To me, Aboriginal history is more than stories to be debated. They are my life and that of my families.
Too often, history is depersonalised. It happened to someone else. It becomes a collective of people who are often nameless and faceless. I decided that I needed to share some of my stories and those of my family to make history real. With permission from my mum, here is a truncated version of our families story.
History isnt just stories in a book. It happened to us all.
History Case Study
Edna, a Yorta Yorta woman, was born in New South Wales (NSW) on Cummeragunja Mission in 1930. Cummeragunja was an Aboriginal Mission on the banks of the Murray River, which is on the border between NSW and Victoria. During this time, a Board was appointed to oversee the implementation of the Aborigines Protection Act 1909 (NSW Government, 1909). The Act controlled all aspects of Aboriginal people’s life. For example, the Board on behalf of the State:
· was required to give Aboriginal people permission to leave reserves or missions
· supplied rations (sugar, flour, tea, tobacco etc.)
· controlled Aboriginal people’s money,
· was the legal custodian of children and the government
· maintained ownership of all possessions and housing issued by the Government (NSW Government, 1909).
In 1939, when Edna was 9 with her family, she was one of the 200 people who participated in what is now known as the Cummeragunja-Walk-Off. People on the mission were unhappy with their treatment and crossed the Murray River into Victoria contravening the Aborigines Protection Act 1909 (NSW Government, 1909). The Walk-Off has been identified as the first Aboriginal mass strike.
After the strike, Edna’s family settled in Echuca in Victoria. Victoria was a much more liberal state than NSW. At the age of 15, in 1945, with some of the other girls she grew up with, Edna went to work in a factory in Melbourne.
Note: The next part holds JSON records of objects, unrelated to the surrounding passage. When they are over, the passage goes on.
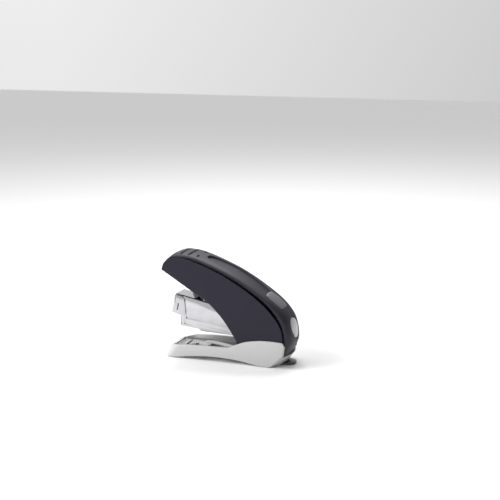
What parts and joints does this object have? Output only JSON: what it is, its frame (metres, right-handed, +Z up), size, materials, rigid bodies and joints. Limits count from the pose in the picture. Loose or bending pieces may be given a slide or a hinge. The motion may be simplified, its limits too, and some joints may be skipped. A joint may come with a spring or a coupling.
{
  "type": "desk stapler",
  "caption": "Compact desk stapler: light grey base, plated magazine and driver arm, tall dark pressing handle with a rear release button.",
  "frame": {"origin": "middle of the box round the object, on the surface that it stands on", "axes": "+Z up, the stapling nose points to -X and the rear button to +X, +Y across"},
  "size_m": [0.1138, 0.038, 0.0884],
  "materials": {
    "shell_plastic": "light grey moulded ABS, satin gloss",
    "panel_plastic": "dark navy-black polished ABS",
    "cover_plastic": "charcoal ABS, fine matt texture",
    "plated_steel": "nickel-plated pressed steel sheet",
    "hard_steel": "hardened plain steel",
    "dark_steel": "blackened pressed steel",
    "spring_steel": "drawn spring wire or strip",
    "insert_plastic": "black acetal",
    "foot_rubber": "black rubber",
    "button_plastic": "light grey moulded ABS",
    "badge_foil": "plain grey label, no mark"
  },
  "bodies": {
    "base": {"base_shell": "shell_plastic", "base_plate": "plated_steel", "anvil": "hard_steel", "plate_rivet_front": "plated_steel", "plate_rivet_rear": "plated_steel", "lift_spring": "spring_steel", "pivot_bracket": "plated_steel", "bracket_screw_front": "plated_steel", "bracket_screw_rear": "plated_steel", "magazine_pin": "hard_steel", "handle_pin": "hard_steel", "handle_spring": "spring_steel", "front_foot": "foot_rubber", "rear_foot_right": "foot_rubber", "rear_foot_left": "foot_rubber", "staple_remover": "dark_steel", "remover_screw": "plated_steel"},
    "magazine": {"magazine_frame": "plated_steel", "spring_rod": "hard_steel", "pusher_spring": "spring_steel", "latch_pin": "hard_steel"},
    "tray": {"loading_tray": "plated_steel", "tray_catch": "hard_steel"},
    "pusher": {"pusher": "insert_plastic"},
    "latch": {"tray_latch": "insert_plastic"},
    "driver_arm": {"head_channel": "plated_steel", "front_cap": "plated_steel", "driver_blade": "hard_steel", "driver_holder": "insert_plastic", "head_spring": "spring_steel"},
    "handle": {"side_panel_right": "panel_plastic", "side_panel_left": "panel_plastic", "top_cover": "cover_plastic", "badge": "badge_foil", "handle_frame": "plated_steel", "press_bracket": "plated_steel", "roller_axle": "hard_steel", "button_bracket": "insert_plastic", "button_spring": "spring_steel"},
    "roller": {"press_roller": "insert_plastic"},
    "button": {"release_button": "button_plastic"}
  },
  "joints": [
    {"name": "handle_press", "type": "hinge", "parent": "base", "child": "handle", "pos_m": [0.0285, 0, 0.0125], "axis": [0, -1, 0], "range_deg": [0, 19.2], "stiffness_Nm_per_rad": 1.2, "springref_deg": -8.59, "deforming": ["handle_spring"]},
    {"name": "magazine_close", "type": "hinge", "parent": "base", "child": "magazine", "pos_m": [0.0375, 0, 0.0145], "axis": [0, -1, 0], "range_deg": [0, 10.9], "deforming": ["lift_spring"]},
    {"name": "driver_press", "type": "hinge", "parent": "magazine", "child": "driver_arm", "pos_m": [0.0375, 0, 0.0145], "axis": [0, -1, 0], "range_deg": [0, 6], "deforming": ["head_spring"]},
    {"name": "roller_spin", "type": "hinge", "parent": "handle", "child": "roller", "pos_m": [-0.0305, 0, 0.05207], "axis": [0, 1, 0], "continuous": true},
    {"name": "button_push", "type": "slide", "parent": "handle", "child": "button", "axis": [-1, 0, 0], "range_m": [0, 0.002], "stiffness_N_per_m": 400, "springref_m": -0.0015, "deforming": ["button_spring"]},
    {"name": "latch_lift", "type": "hinge", "parent": "magazine", "child": "latch", "pos_m": [0.026, 0, 0.026], "axis": [0, 1, 0], "range_deg": [0, 12]},
    {"name": "tray_slide", "type": "slide", "parent": "magazine", "child": "tray", "axis": [-0.9986, 0, 0.0523], "range_m": [0, 0.055]},
    {"name": "pusher_slide", "type": "slide", "parent": "magazine", "child": "pusher", "axis": [0.9986, 0, -0.0523], "range_m": [0, 0.036], "stiffness_N_per_m": 60, "springref_m": -0.02, "deforming": ["pusher_spring"]}
  ],
  "couplings": [
    {"joint": "magazine_close", "follows": "handle_press", "ratio": 0.56761},
    {"joint": "driver_press", "follows": "handle_press", "ratio": 0.3124},
    {"joint": "latch_lift", "follows": "button_push", "rad_per_m": 104.42}
  ]
}
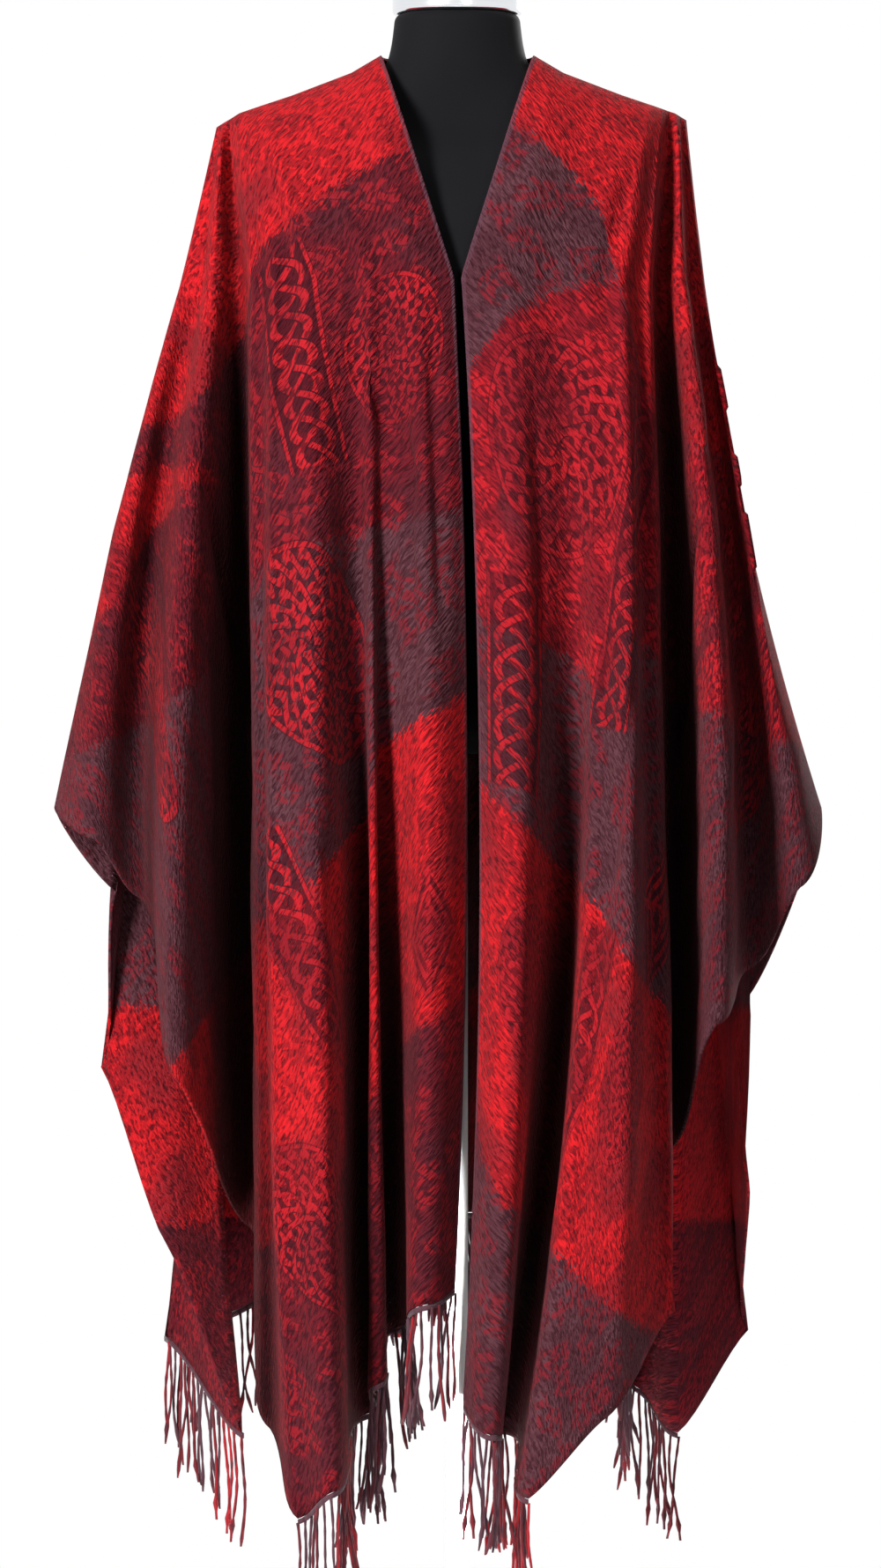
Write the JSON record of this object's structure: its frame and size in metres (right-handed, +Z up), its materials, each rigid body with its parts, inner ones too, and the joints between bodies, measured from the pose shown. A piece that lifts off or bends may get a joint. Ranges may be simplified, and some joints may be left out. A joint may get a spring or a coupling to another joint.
{
  "type": "ruana on dress form",
  "caption": "Fringed ruana, an oblong shawl slit up its centre front, hanging in deep folds on a limbless dress form with a bright neck cap, pole and round base.",
  "frame": {"origin": "on the floor under the middle of the whole outline; the base plate rests on the floor", "axes": "+Z up; the garment's front faces -Y; +X towards the right of someone facing the front"},
  "size_m": [0.653, 0.4134, 1.514],
  "materials": {
    "ruana_cloth": "soft brushed jacquard, matt, reds, maroon and plum",
    "fringe_yarn": "twisted yarn, matt, maroon and plum",
    "form_black": "smooth, satin black",
    "cap_chrome": "bright polished",
    "stand_white": "satin white paint"
  },
  "bodies": {
    "root": {"ruana_front_left": "ruana_cloth", "ruana_front_right": "ruana_cloth", "ruana_back": "ruana_cloth", "fringe_front_left": "fringe_yarn", "fringe_front_right": "fringe_yarn", "fringe_back_left": "fringe_yarn", "fringe_back_right": "fringe_yarn", "form_body": "form_black", "form_cap": "cap_chrome", "form_pole": "stand_white", "form_base": "stand_white"}
  },
  "joints": []
}
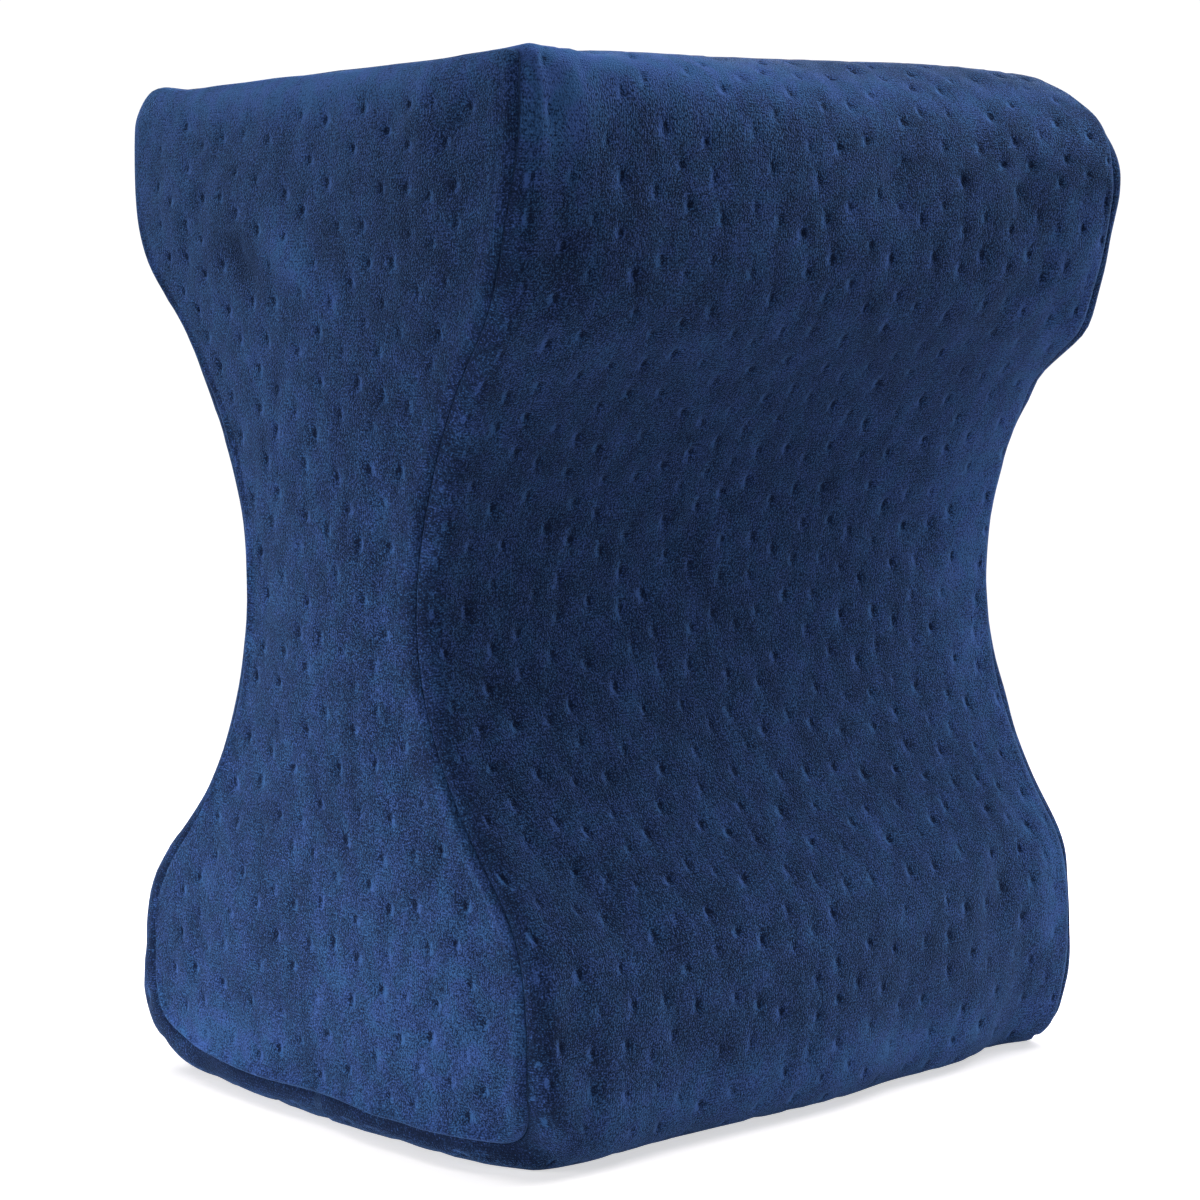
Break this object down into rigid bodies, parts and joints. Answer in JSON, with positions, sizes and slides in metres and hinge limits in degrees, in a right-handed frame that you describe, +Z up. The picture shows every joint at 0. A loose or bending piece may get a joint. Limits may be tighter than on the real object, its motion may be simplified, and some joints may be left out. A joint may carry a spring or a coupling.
{
  "type": "knee pillow",
  "caption": "Hourglass foam pillow held between the knees or legs, in a sewn velour cover with a dimpled pile, standing on one short end.",
  "frame": {"origin": "on the surface the pillow stands on, under the middle of its bounding box", "axes": "+Z up along the pillow's length, from the end it stands on to the other; X across the leg faces, from one side panel to the other; -Y out of the leg face that the picture shows, the left side panel at -X"},
  "size_m": [0.2032, 0.1702, 0.2538],
  "materials": {
    "velour_band": "dimpled velour pile, matt",
    "velour_panel": "dimpled velour pile, matt"
  },
  "bodies": {
    "root": {"filled_boxing_band": "velour_band", "side_panel_left": "velour_panel", "side_panel_right": "velour_panel"}
  },
  "joints": []
}
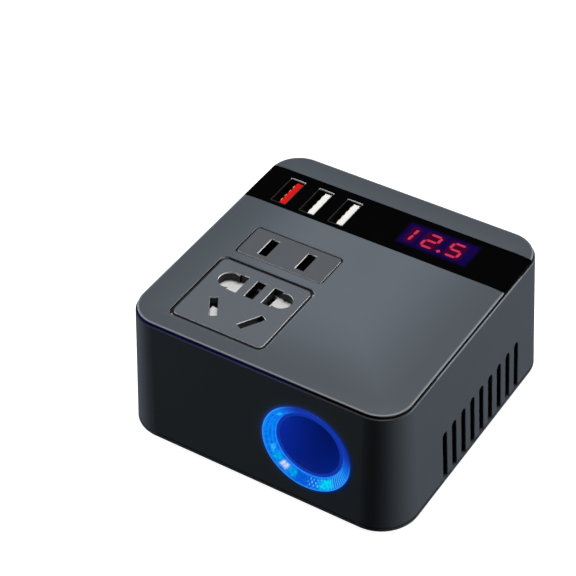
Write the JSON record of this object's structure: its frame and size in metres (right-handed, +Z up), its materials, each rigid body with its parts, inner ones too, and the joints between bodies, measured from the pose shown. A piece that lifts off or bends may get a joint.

In 1951, one of Edna sisters married someone who was culturally inappropriate to marry and was forced to leave the area and headed up the NSW coast fruit picking. By this stage, Missions were still in operation; however, the Act was not being fully enforced. The Act was not formally repealed until 1969.
Edna followed her sister up the NSW coast where she met a non-Aboriginal man named Walter while fruit picking, whom she later married in 1952. Walters was the 20
Walter and Edna settled down in The Entrance on the Central Coast where Walter had grown up.
Edna stopped working once she had the children and Walter became the sole breadwinner. Edna didn’t have any money and possessions of value because her wages had been controlled by the State, and she had only received an allowance. Walter and Edna had their first child Rhonda in 1954, closely followed by their second Wayne and third Sharon in 1956 and 1959 respectively. The family lived in a two-bedroom rented house and barely scraped through.
In 1960, Edna and Walter moved to Newcastle because Walter had a job there. By this time, several of Edna’s siblings had moved to Newcastle and were married with children. The extended family lived close together and grew up like siblings.
To support the family when Edna’s daughter Rhonda was 14, she went and worked in a factory. Sharon, Edna’s other daughter, moved to Brisbane to marry a man and was pregnant at 16 in 1964.
Rhonda married a non-Aboriginal man Mark in 1977. Two years later, Edna died unexpectedly of an aneurysm, her oldest daughter Rhonda was 24.
Wayne, Edna’s son, died of an undiagnosed heart condition in May 1981, just a few months after Rhonda gave birth to her first child Summer. Rhonda and Mark had 2 more children, Kyle (1984) and Clinton (1986).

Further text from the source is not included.